Germany is a still place. "Still," in the sense the Germans use the word: quiet. I welcome this stillness. I've never heard anything like it. In Italy the people are loud, the cars are loud, the bad disco music plays in every trattoria, when the football isn't turned up to 11, or the opera fans aren't around. France is not quite so loud, but the streets still buzz with the tension of dispute, dismay and even love. In Spain, no bar worth the designation could confine its regulars indoors. London thrums with the 24 hour urban struggle of man and machine, not to mention the sound of a million teenage girls vomiting together every Saturday night. We're not allowed to buy fireworks in New York City, but America, as nowhere else outside Africa and parts of Asia, makes it her business to bring noise into the lives of all her residents. Europe as a whole is a quieter place than the United States, but Germany in particular is another order of magnitude down the scale of sonic peace. This is the only country I know where a bar or restaurant with music playing is the exception rather than the rule. Oh yes--Berlin, Hamburg and all the big cities have their share of djs spinning trendy platters in trendier dives--but more often than not, you can eavesdrop on the domestic drama playing out at the next table, over a soundtrack of cutlery and clinking glasses. Walk down any major artery; hop on a bus or the subway--on a Monday morning or a Saturday night--and the sound you hear is inside your head. My refrigerator just switched to the off portion of it's cycle and it's so completely silent that when I pause momentarily from attacking my laptop, I swear I can hear the blood running through my veins. 

My 13 year-old son is lately enamored of a white ukelele he found and decorated in gold sharpie. The pop appeal of the ukelele is just something in the air. He knows nothing of Beirut or Amanda Palmer, (at least he didn't till I told him all about her). Strumming "Somewhere Over the Rainbow" in the Dortmund U-Bahn on a recent afternoon, a seemingly friendly older woman approaches Roman and tells him that "here one is still." Since he doesn't understand and I don't hear, I ask her to repeat what she said and she explains herself to me. As the sound my son produces from his 4 string axe seems to be the only joyful noise in the entire city, I call her an old Nazi and we go our separate ways. 

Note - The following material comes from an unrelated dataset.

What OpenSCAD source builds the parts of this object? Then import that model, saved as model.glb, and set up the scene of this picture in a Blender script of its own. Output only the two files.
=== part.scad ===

I've been wondering about German identity these last few days. I'm looking for something big, loud and provocative to put on stage next year. A production with music to blow the roof off the whole damn country, or at the very least Northrhein-Westfalia. Before beginning its inevitable decline, the American Empire did manage to culturally conquer most of the planet. Nowhere is this more evident than in Germany, where every other advertisement is in English and hipster magazines are almost as likely to be published in the language of Kerouac as Kafka.  The shopping here puts the U.S. to shame, And at the same big-box stores, no less! Every large nation I can think of has a compendium of clichés we can call up from the collective card catalogue that shouts: this is my dumb-ass fan-fucking-tastic-country!  Germany has Nazis. 65 years from the end of World War II, the cleansing of the German soul has been so nearly complete that an Alex DeLarge style Clockwork Orange relapse most certainly need not be feared. But the first and often only association you get from anybody regarding Germany is: Nazis.

When Germans make things to put on stage, they adapt books and more often films; most commonly American films. A question posed to a room full of hyper-talented and overeducated theatre professionals regarding the question of German identity draws a complete blank. Yes--"Stille."  I suggest the following: Sometime in the future, Europe has really become one land. The uniformity has completely taken over, as Ikea, Starbucks, H & M, TK Maxx and all the rest of them have swallowed the landscape. National languages are withering and everyone speaks a diluted English--enough to retrieve the information they need from the constant flood of meaningless noise. Out of nowhere, a small band of Germans decide to find and defend what has been lost--(whatever it might be!)  A group from another country also materializes and the battle is launched, complete with internecine love affairs etc. I do realize there are only a few basic stories in the world!

It looks like what will happen on that big beautiful stage a year from now features a large cat, naked women, death, sex, the devil and a lot of flying. From Russia with love. I'm happy about this, as I get to write the music for a book that was much too fantastical for me when I was younger--hunting for information. In 1988, Elia Kazan said that "wonder is what we need today, not information." Sometimes I'm afraid that my son will be overwhelmed by the avalanche of facts. I'm hoping there will be enough white ukeleles in his life. I know the "Stille" here can be very conducive to finding the wonder when you need it most. But sometimes blowing the whole place up is a good idea too. And I still don't really know about this German identity thing.